## GIVEN MATERIAL
□ □ □
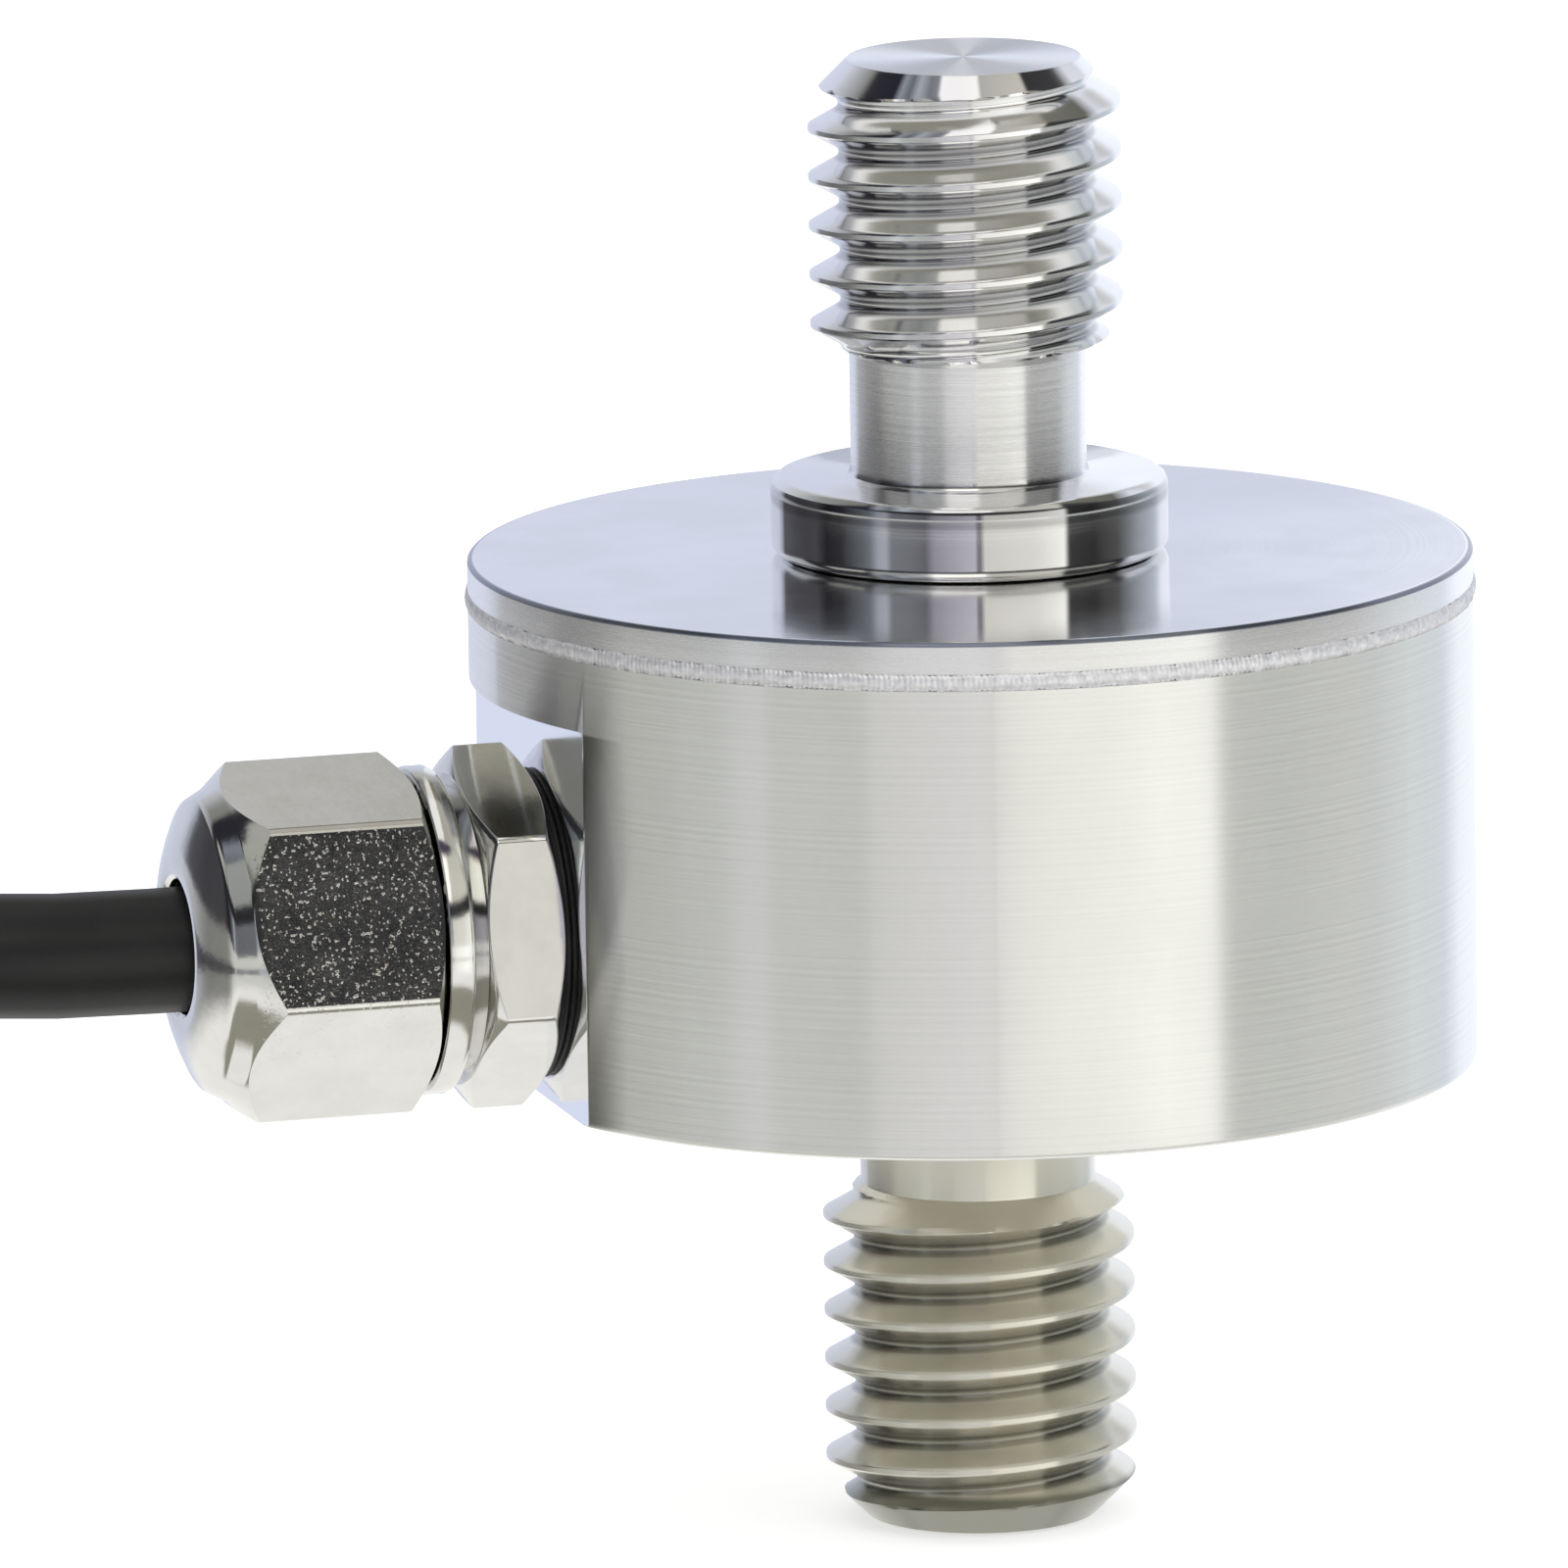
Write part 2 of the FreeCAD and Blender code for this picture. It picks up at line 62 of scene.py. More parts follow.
# The sensing element inside the upper member, and the cup that it stands in
HUB_RADIUS = 3.2
HUB_END = 21.9
DIAPHRAGM = 23.4
ROOT_CHAMFER = 0.3
SPIGOT_INNER = 7.6
SPIGOT_RADIUS = 9.15
SPIGOT_END = 21.8
CAVITY_RADIUS = 9.2
LEDGE_RADIUS = 8.4
LEDGE_LEVEL = 18.9
FLOOR_LEVEL = 13.3
BOSS_RADIUS = 4.2
BOSS_TOP = 14.3

# The gland, with its lengths counted outwards from the flat
FLAT_X = -11.6
FLAT_LEDGE = 21.8
GLAND_Z = 16.0
HOLE_RADIUS = 2.53
HEX_CORNER = 4.619
HEX_TURNED = 4.64
HEX_FACE = 3.95
GASKET_RADIUS = 3.91
UNION_START = 0.17
UNION_END = 2.17
UNION_CHAMFER = 0.4
GROOVE_RADIUS = 3.6
GROOVE_END = 2.51
UNION_COLLAR = 4.15
UNION_COLLAR_END = 3.21
STUB_RADIUS = 2.5
STUB_START = -2.7
NUT_THREAD = 3.05
NUT_THREAD_END = 6.65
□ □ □
## TASK TO CARRY OUT
Extract the full listing above without altering anything.

## REPLY TO THE TASK
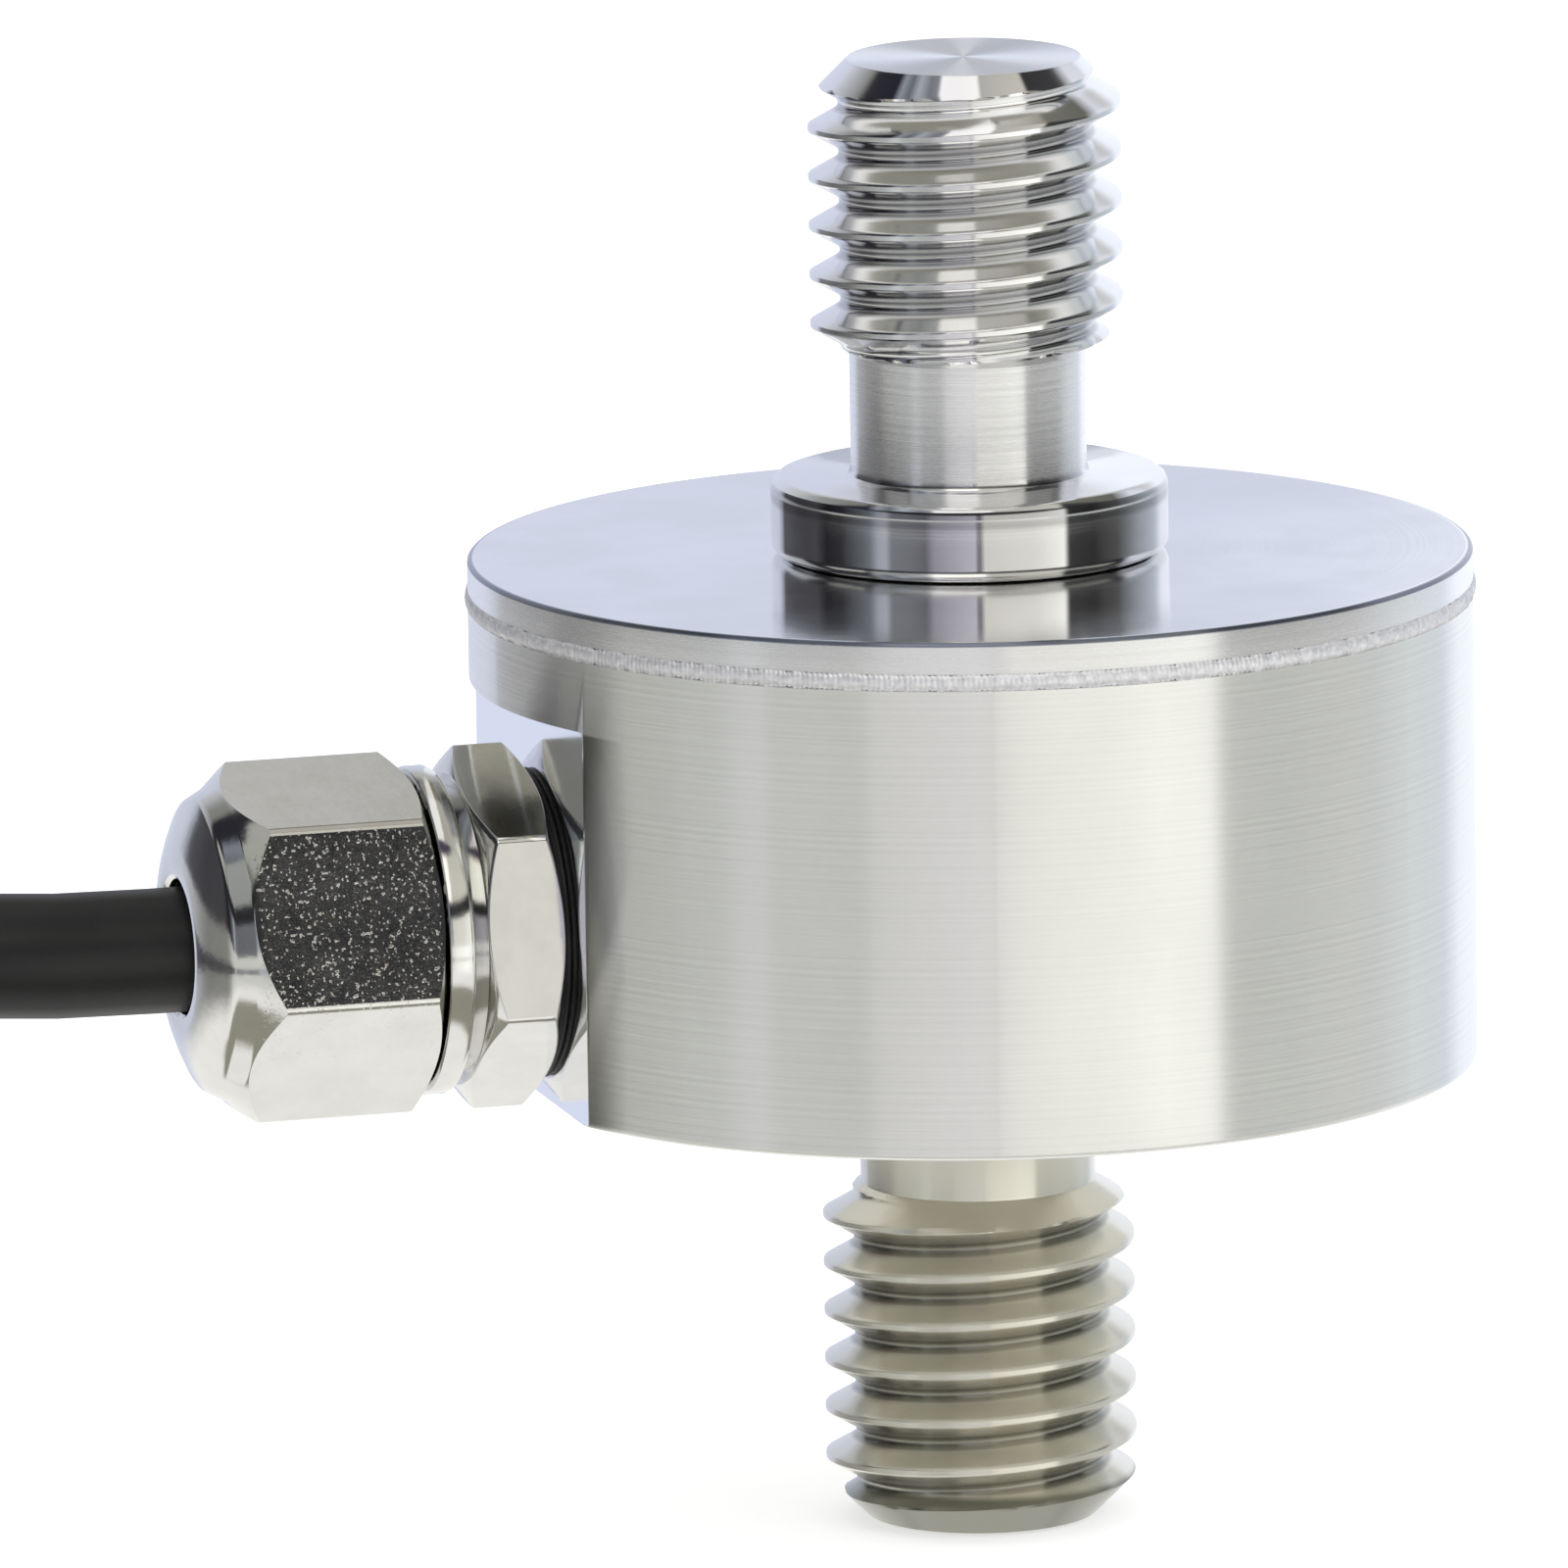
Write part 2 of the FreeCAD and Blender code for this picture. It picks up at line 62 of scene.py. More parts follow.
# The sensing element inside the upper member, and the cup that it stands in
HUB_RADIUS = 3.2
HUB_END = 21.9
DIAPHRAGM = 23.4
ROOT_CHAMFER = 0.3
SPIGOT_INNER = 7.6
SPIGOT_RADIUS = 9.15
SPIGOT_END = 21.8
CAVITY_RADIUS = 9.2
LEDGE_RADIUS = 8.4
LEDGE_LEVEL = 18.9
FLOOR_LEVEL = 13.3
BOSS_RADIUS = 4.2
BOSS_TOP = 14.3

# The gland, with its lengths counted outwards from the flat
FLAT_X = -11.6
FLAT_LEDGE = 21.8
GLAND_Z = 16.0
HOLE_RADIUS = 2.53
HEX_CORNER = 4.619
HEX_TURNED = 4.64
HEX_FACE = 3.95
GASKET_RADIUS = 3.91
UNION_START = 0.17
UNION_END = 2.17
UNION_CHAMFER = 0.4
GROOVE_RADIUS = 3.6
GROOVE_END = 2.51
UNION_COLLAR = 4.15
UNION_COLLAR_END = 3.21
STUB_RADIUS = 2.5
STUB_START = -2.7
NUT_THREAD = 3.05
NUT_THREAD_END = 6.65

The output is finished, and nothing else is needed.